Put a Lid On It: Thankfully, no one has thought to serve a burger and fries this way—yet.

Food and Drink

I Hate Food in Jars

Dear chefs: please stop it. Now.

John Landis Mason did not invent the mason jar so that some desperate chef could stuff it with salad or pie or crab or whatever is coming next. Maybe nachos. Mason came up with the idea for a molded glass jar with a metal lid sealed with a rubber ring to keep our country from starving to death. It was 1858. There were flies and sandstorms, and no one had refrigerators. People were lucky if they scored a block of ice in the summer. Mason developed the utilitarian jar that now carries his name so people could preserve fruits and vegetables. It was, quite literally, a lifesaver.

But over the past few years, restaurants have corrupted Mason’s humble, noble invention by jamming all sorts of dishes into it—dips and desserts, omelets. Even sushi. Menus these days seem more like Pinterest boards. They should have a sommelier who recommends what Instagram filter pairs best with, say, foie gras mousseline. My grandmother would be aghast.

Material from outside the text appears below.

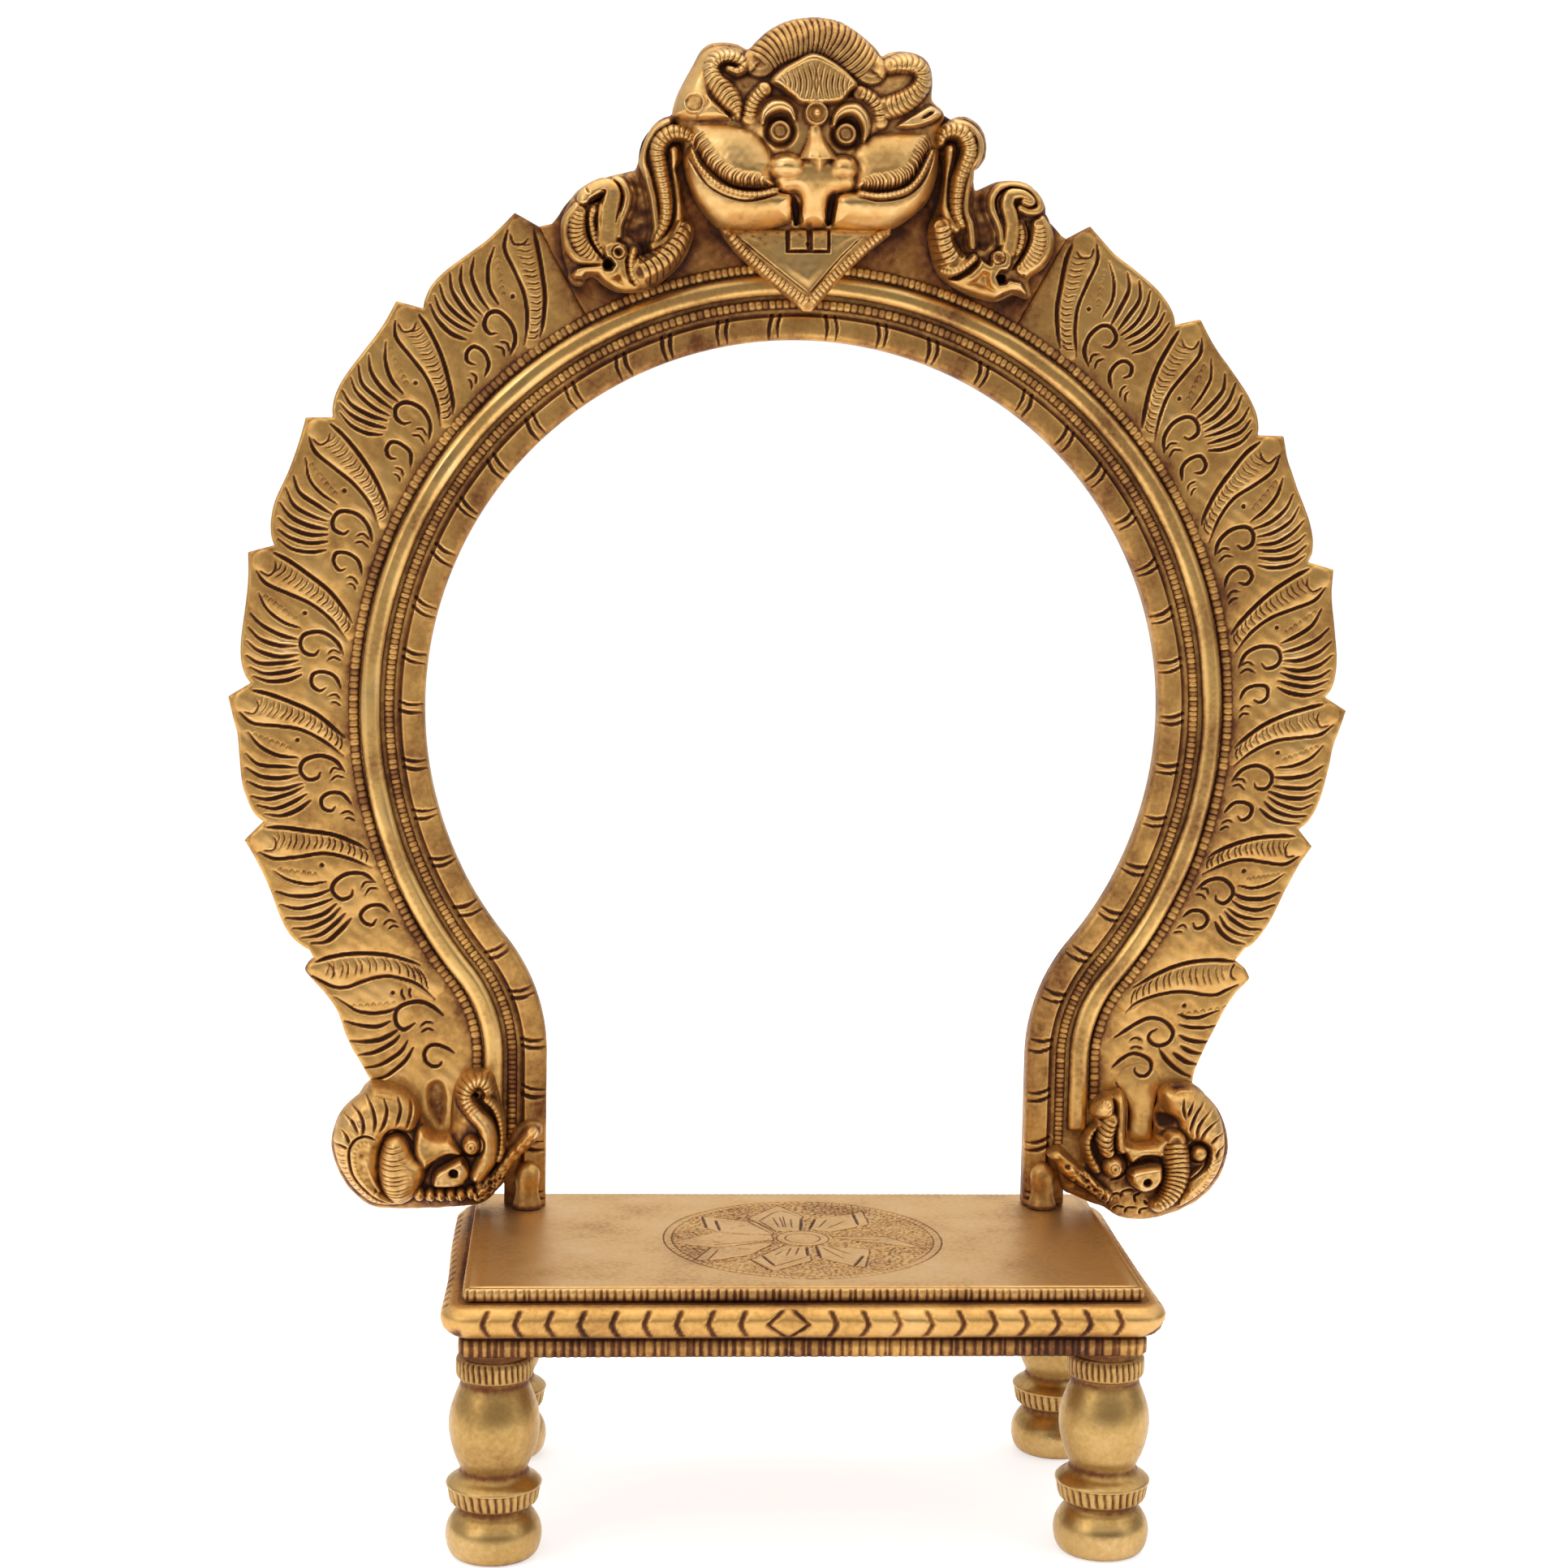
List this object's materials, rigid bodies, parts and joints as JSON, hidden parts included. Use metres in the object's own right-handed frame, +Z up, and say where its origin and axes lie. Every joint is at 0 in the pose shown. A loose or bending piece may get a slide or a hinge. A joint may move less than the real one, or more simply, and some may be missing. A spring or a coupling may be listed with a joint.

When I stayed with her in Wichita Falls, she would sterilize a bunch of the jars and hand them to me to dry, while she told me about how she’d canned food her whole life because you never knew when you needed to have extra food. She raised her family during the Dust Bowl years and never forgot the nights she had to put her kids to bed hungry.

My grandmother and I filled the jars with tomatoes, greens, and okra and stacked them in her dark, creepy concrete storm shelter next to candles, salt, and sugar. It was an eerie, yet beautiful, sight; the jars almost glowed in the near-dark. I couldn’t help but visualize all 23 members of our extended family stacked on top of each other, eating pickled okra while a tornado wiped out all of West Texas.

It’s hard to picture that same image, but with jars filled instead with cheesecake and sausage omelets.

Chefs, let me level with you. If you feel the urge to trick up your food presentation this much, maybe you need to work on making the food itself better. We have plates, platters, and bowls. Why fill martini glasses with shrimp cocktails or gazpacho? Knock it off. It’s not just a matter of being too precious. I’m still not sure whether serving charcuterie on a wooden board is safe for public consumption. Are the boards sanitized before they are reused? And even if they are, is whatever they used to kill the bacteria going to seep into the $25 slice of Jamón Ibérico?

I shouldn’t have to consider these questions. No diner should. The world is already too complicated. Chefs, I beg you to keep it simple. Trim a radish into a rose or carve a flower out of a carrot. That’s cute. And it’s the kind of cute that takes some talent.